Hopefully by now you are getting the point. If not let me spell it out. This is the systematic destruction of our banking and economic system. This type of incompetence does NOT happen by mistake, I just don’t think that this perfect storm of destruction can happen as a matter of circumstance.

You may be asking why would anyone want to destroy our banking/economic system? Just follow the money. The logical end to all of this is the creation of a single nationalized bank. A bank so large that it could NEVER be re-privatized, there is just not enough money in the world to re-privatize it.

Of course this entity will be owned by the current “owners” of the Federal Reserve. This would give them greater control of the siphoning of money from our country to these world bankers.

Posted in

Erik Blazynski

1 Comment

  1. Dimsdale on March 7, 2009 at 3:32 pm

    I find the mortgage rule relaxation particularly galling.  I bought my house in 1996.  I put slightly less than 20% down, and was required to pay PMI, which was a fee I paid to insure the bank against my own failure to pay.  Whatever happened to that?

    For whatever reason, the relaxation of the normal mortage "rules of the road" was the fast track to the real estate meltdown, and set off a domino effect of bank closures and instability that has left us where we are today.

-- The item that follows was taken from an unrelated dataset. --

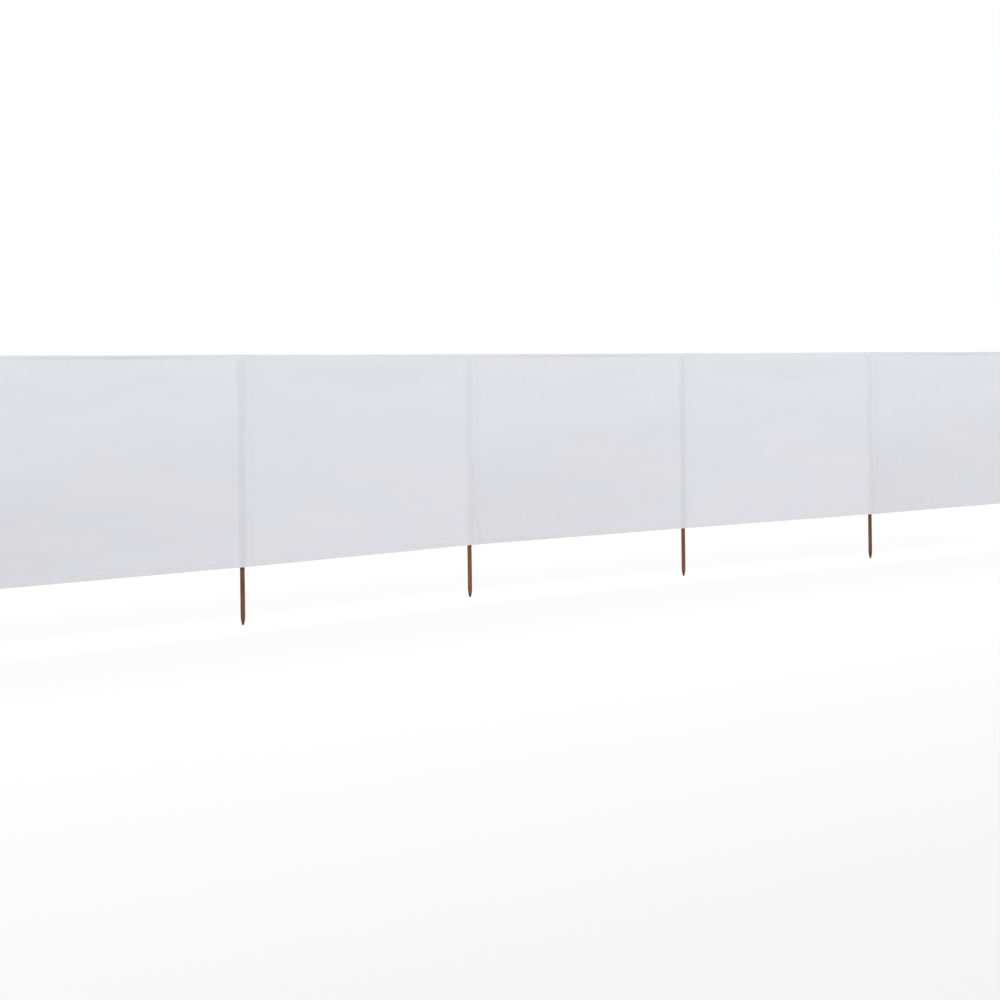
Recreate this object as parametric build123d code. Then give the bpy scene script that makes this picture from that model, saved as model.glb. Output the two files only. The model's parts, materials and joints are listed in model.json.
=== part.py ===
from build123d import *
from math import atan2, cos, degrees, hypot, radians, sin
import os

# A low beach windbreak, in millimetres.
# One long cloth runs in bays across a row of round, pointed poles. Every pole stands in a pocket,
# a strip of the same cloth sewn to the back, open below and closed at the top.
# +X runs along the row, +Y is the sheltered side with the pockets, and +Z is up.
# The origin is the blunt end of the middle pole's point. The poles are held by the ground.

# The row: one heading for each bay, in degrees from +X, as the poles were staked out
bay_headings = (1.4, 1.4, 4.7, -2.5, -4.1, -0.8)
bay_length = 1333.0

# The poles
pole_length = 1000.0
pole_diameter = 18.0
point_length = 38.0
point_flat_diameter = 6.0
pole_top_chamfer = 1.5

# The cloth
cloth_height = 800.0
cloth_thickness = 0.8
turned_layers = 2
top_hem_width = 16.0
bottom_hem_width = 20.0

# The pockets
pole_clearance = 0.4
pole_top_clearance = 2.0
pocket_ease_left = 11.0
pocket_ease_right = 25.0
seam_allowance = 6.0

# Worked out from the sizes above
bay_count = len(bay_headings)
middle_pole = bay_count // 2
pole_radius = pole_diameter / 2
cloth_back = pole_radius + pole_clearance
cloth_front = cloth_back + cloth_thickness
turned_thickness = turned_layers * cloth_thickness
pocket_depth = cloth_front + cloth_back
pocket_roof_drop = cloth_thickness * hypot(pocket_depth, top_hem_width) / pocket_depth
foot_length = pole_length + pole_top_clearance + top_hem_width - cloth_height
cloth_top = foot_length + cloth_height
seam_left = pole_radius + pocket_ease_left
seam_right = pole_radius + pocket_ease_right


def pole_places():
    """Where each pole stands, walking from bay to bay, with the middle pole at the origin."""
    places = [Vector(0, 0)]
    for heading in bay_headings:
        places.append(places[-1] + Vector(bay_length, 0).rotate(Axis.Z, heading))
    middle = places[middle_pole]
    return [place - middle for place in places]


places = pole_places()


def headings_at(pole):
    """Headings of the bays to the left and to the right of a pole. An end pole has one bay."""
    left = bay_headings[max(pole - 1, 0)]
    right = bay_headings[min(pole, bay_count - 1)]
    return left, right


def from_pole(pole, heading, along, back):
    """A plan point, measured from a pole's centre along a bay and towards its back."""
    return places[pole] + Vector(along, back).rotate(Axis.Z, heading)


def fold_point(pole, depth):
    """Where a surface that runs this far in front of the poles turns from one bay to the next."""
    left, right = headings_at(pole)
    reach = depth / cos(radians(right - left) / 2)
    return from_pole(pole, (left + right) / 2, 0, -reach)


def standing(corners, low, high):
    """A plan outline, given by its corners, raised between two heights."""
    outline = make_face(Polyline(*corners, close=True))
    return Pos(0, 0, low) * extrude(outline, high - low)


def make_pole():
    """A round pole, turned to a rounded, blunt point and chamfered at the top."""
    shoulder = pole_length - pole_top_chamfer
    side = [
        (point_flat_diameter / 2, 0),
        (0, 0),
        (0, pole_length),
        (pole_radius - pole_top_chamfer, pole_length),
        (pole_radius, shoulder),
        (pole_radius, point_length),
    ]
    nose = TangentArc((pole_radius, point_length), side[0], tangent=(0, -1))
    outline = Plane.XZ * make_face(Polyline(*side) + nose)
    return revolve(outline, Axis.Z)


def make_cloth_bay(bay):
    """One bay of cloth, tight across the front of its two poles and mitred to its neighbours."""
    heading = bay_headings[bay]
    front = [fold_point(bay, cloth_front), fold_point(bay + 1, cloth_front)]
    back = [fold_point(bay, cloth_back), fold_point(bay + 1, cloth_back)]
    if bay == 0:
        front[0] = from_pole(0, heading, -seam_left - seam_allowance, -cloth_front)
        back[0] = from_pole(0, heading, -seam_left - seam_allowance, -cloth_back)
    if bay == bay_count - 1:
        front[1] = from_pole(bay_count, heading, seam_right + seam_allowance, -cloth_front)
        back[1] = from_pole(bay_count, heading, seam_right + seam_allowance, -cloth_back)
    return standing([front[0], front[1], back[1], back[0]], foot_length, cloth_top)


def make_hem(bay, low, high):
    """An edge turned twice, lying on the back of a bay from one pocket's edge to the next."""
    heading = bay_headings[bay]
    start = seam_right + seam_allowance
    end = seam_left + seam_allowance
    raised = turned_thickness - cloth_back
    corners = [
        from_pole(bay, heading, start, -cloth_back),
        from_pole(bay + 1, heading, -end, -cloth_back),
        from_pole(bay + 1, heading, -end, raised),
        from_pole(bay, heading, start, raised),
    ]
    return standing(corners, low, high)


def pocket_side(pole, heading, way, seam, wall):
    """Tangent point and foot of a pocket's wall, on the side given by way (-1 left, 1 right)."""
    radius = cloth_back + wall
    tangent = 90 - 2 * degrees(atan2(cloth_back, seam))
    rise = sin(radians(tangent))
    run = cos(radians(tangent))
    foot = (radius + cloth_back * rise) / run
    return (
        from_pole(pole, heading, way * radius * run, radius * rise),
        from_pole(pole, heading, way * foot, -cloth_back),
    )


def pocket_body(pole, wall):
    """The space inside a pocket grown by a wall: a drop shape that rounds the pole."""
    left, right = headings_at(pole)
    right_tangent, right_foot = pocket_side(pole, right, 1, seam_right, wall)
    left_tangent, left_foot = pocket_side(pole, left, -1, seam_left, wall)
    behind = from_pole(pole, (left + right) / 2, 0, cloth_back + wall)
    base = Polyline(left_tangent, left_foot, fold_point(pole, cloth_back), right_foot, right_tangent)
    outline = make_face(base + ThreePointArc(right_tangent, behind, left_tangent))
    return Pos(0, 0, foot_length) * extrude(outline, cloth_height)


def under_slope(pole, drop):
    """All below the sloping top of a pocket, which rises to the cloth's top edge."""
    left, right = headings_at(pole)
    high = cloth_top - drop
    low = high - top_hem_width
    slope = top_hem_width / pocket_depth
    reach = 2 * pocket_depth
    side = [
        (-reach, foot_length),
        (reach, foot_length),
        (reach, low - slope * (reach - cloth_front)),
        (-reach, high + slope * (reach - cloth_back)),
    ]
    width = 2 * (seam_left + seam_right)
    block = extrude(Plane.YZ * make_face(Polyline(*side, close=True)), width, both=True)
    place = places[pole]
    return Pos(place.X, place.Y, 0) * Rot(0, 0, (left + right) / 2) * block


def make_flange(pole, heading, way, seam):
    """The sewn edge of a pocket's strip, turned under and flat on the back of the cloth."""
    edge = seam + seam_allowance
    raised = turned_thickness - cloth_back
    corners = [
        from_pole(pole, heading, way * seam, -cloth_back),
        from_pole(pole, heading, way * edge, -cloth_back),
        from_pole(pole, heading, way * edge, raised),
        from_pole(pole, heading, way * seam, raised),
    ]
    return standing(corners, foot_length, cloth_top)


def make_pocket(pole):
    """A pole's pocket: a strip that goes round the pole, sewn down on both sides."""
    left, right = headings_at(pole)
    outside = pocket_body(pole, cloth_thickness) & under_slope(pole, 0)
    inside = pocket_body(pole, 0) & under_slope(pole, pocket_roof_drop)
    strip = outside - inside
    strip += make_flange(pole, right, 1, seam_right)
    strip += make_flange(pole, left, -1, seam_left)
    return strip


os.makedirs("parts", exist_ok=True)
pole = make_pole()
for number, place in enumerate(places, start=1):
    export_step(Pos(place.X, place.Y, 0) * pole, f"parts/pole_{number}.step")
    export_step(make_pocket(number - 1), f"parts/pole_pocket_{number}.step")
for bay in range(bay_count):
    export_step(make_cloth_bay(bay), f"parts/cloth_bay_{bay + 1}.step")
    top_hem = make_hem(bay, cloth_top - top_hem_width, cloth_top)
    export_step(top_hem, f"parts/top_hem_{bay + 1}.step")
    bottom_hem = make_hem(bay, foot_length, foot_length + bottom_hem_width)
    export_step(bottom_hem, f"parts/bottom_hem_{bay + 1}.step")
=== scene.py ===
# %% [markdown]
# A beach windbreak
#
# A windbreak is a long white cloth on a row of round wooden poles. Every pole stands in a pocket
# sewn to the back of the cloth, and its bare, pointed foot goes into the sand. This lesson dresses
# the measured model: it keeps every size and place, and gives the row its wood, its woven cloth,
# its turned edges and its stitching. Everything is in metres, with X along the row, Y towards the
# back and Z up.

# %% Load the measured model
import json
import math

import bpy
import numpy as np
from mathutils import Matrix, Vector
from mathutils.bvhtree import BVHTree

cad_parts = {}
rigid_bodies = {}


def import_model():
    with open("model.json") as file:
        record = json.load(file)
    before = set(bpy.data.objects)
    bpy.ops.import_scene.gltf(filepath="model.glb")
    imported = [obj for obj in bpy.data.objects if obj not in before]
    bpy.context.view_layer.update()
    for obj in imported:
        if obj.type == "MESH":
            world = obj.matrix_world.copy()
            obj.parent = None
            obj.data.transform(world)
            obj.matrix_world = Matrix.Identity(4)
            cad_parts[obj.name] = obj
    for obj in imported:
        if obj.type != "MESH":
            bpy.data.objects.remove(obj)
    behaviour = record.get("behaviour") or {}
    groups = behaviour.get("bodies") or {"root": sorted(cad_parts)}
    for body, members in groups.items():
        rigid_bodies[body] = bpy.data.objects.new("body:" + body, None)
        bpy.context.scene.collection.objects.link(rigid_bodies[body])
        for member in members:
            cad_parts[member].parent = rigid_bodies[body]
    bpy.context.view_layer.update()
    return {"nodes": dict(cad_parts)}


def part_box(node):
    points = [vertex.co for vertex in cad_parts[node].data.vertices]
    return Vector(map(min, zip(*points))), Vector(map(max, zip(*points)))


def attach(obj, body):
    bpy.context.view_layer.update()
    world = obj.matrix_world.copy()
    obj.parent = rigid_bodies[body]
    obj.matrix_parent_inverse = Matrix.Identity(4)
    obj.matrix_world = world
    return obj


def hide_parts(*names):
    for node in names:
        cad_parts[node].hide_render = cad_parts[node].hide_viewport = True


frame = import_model()
bpy.ops.object.select_all(action="DESELECT")

# %% [markdown]
# Sizes read from the model
#
# The places of the poles and the edges of the cloth are read from the model, so the looks stay on
# it when it changes. Only the seams, and what is finer than the model, such as a stitch, get sizes
# of their own here. Each bay has a straight frame of its own: `along` from one pole to the next,
# `back` at a right angle to it, and `up`.

# %% Poles, bays and heights
pole_count = sum(name.startswith("pole_") and "pocket" not in name for name in frame["nodes"])
bay_count = pole_count - 1


def pole_centre(number):
    """The plan centre of a pole, from its box."""
    low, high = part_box(f"pole_{number}")
    return Vector(((low.x + high.x) / 2, (low.y + high.y) / 2, 0))


pole_low, pole_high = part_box("pole_1")
pole_radius = (pole_high.x - pole_low.x) / 2
pole_length = pole_high.z
cloth_low, cloth_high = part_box("cloth_bay_1")
foot_length = cloth_low.z
cloth_height = cloth_high.z - cloth_low.z
top_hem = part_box("top_hem_1")[1].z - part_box("top_hem_1")[0].z
bottom_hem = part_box("bottom_hem_1")[1].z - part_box("bottom_hem_1")[0].z
centres = [pole_centre(number) for number in range(1, pole_count + 1)]
bay_length = (centres[1] - centres[0]).length
print(pole_count, "poles of radius", round(pole_radius, 4))
print(bay_count, "bays of", round(bay_length, 4))
print("cloth", round(cloth_height, 4), "high from", round(foot_length, 4))
print("top and bottom hem", round(top_hem, 4), round(bottom_hem, 4))

# %% Frames of the bays
def heading(bay):
    """The direction of a bay in plan, in radians. Beyond the ends, the end bay's own."""
    bay = min(max(bay, 0), bay_count - 1)
    run = centres[bay + 1] - centres[bay]
    return math.atan2(run.y, run.x)


def bay_frame(bay):
    """Moves a bay's own metres (along, back, up from the bottom edge) into the row."""
    corner = centres[bay] + Vector((0, 0, foot_length))
    return Matrix.Translation(corner) @ Matrix.Rotation(heading(bay), 4, "Z")


bends = [heading(bay + 1) - heading(bay) for bay in range(bay_count - 1)]
print("the row bends by", [round(math.degrees(bend), 1) for bend in bends], "degrees at its poles")

# %% [markdown]
# Camera
#
# The picture is taken from the seaward side, low and with a long lens, looking along the row at
# about 45 degrees. The uprights stay parallel, so the camera looks level and the picture is framed
# by a lens shift. The camera also leans a little, which turns every pole by the same angle.

# %% Set up the camera
eye = Vector((-7.219, -7.13, 0.9275))
view_direction = Vector((0.7209, 0.693, 0))
camera_lean = math.radians(-0.74)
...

    A huge nationalized bank that is eventually incorporated into a World Bank?  Too close to reality to disallow.

    "The logical end to all of this is the creation of a single nationalized bank. A bank so large that it could NEVER be re-privatized, there is just not enough money in the world to re-privatize it."

    It appears that this is the same plan with health care: undercut private health insurance with subsidized gov't health care, then end up with a monolithic government program like those in Great Britain and Canada, that promise everything but deliver little, rationing out health care like the meager payouts in Social Security.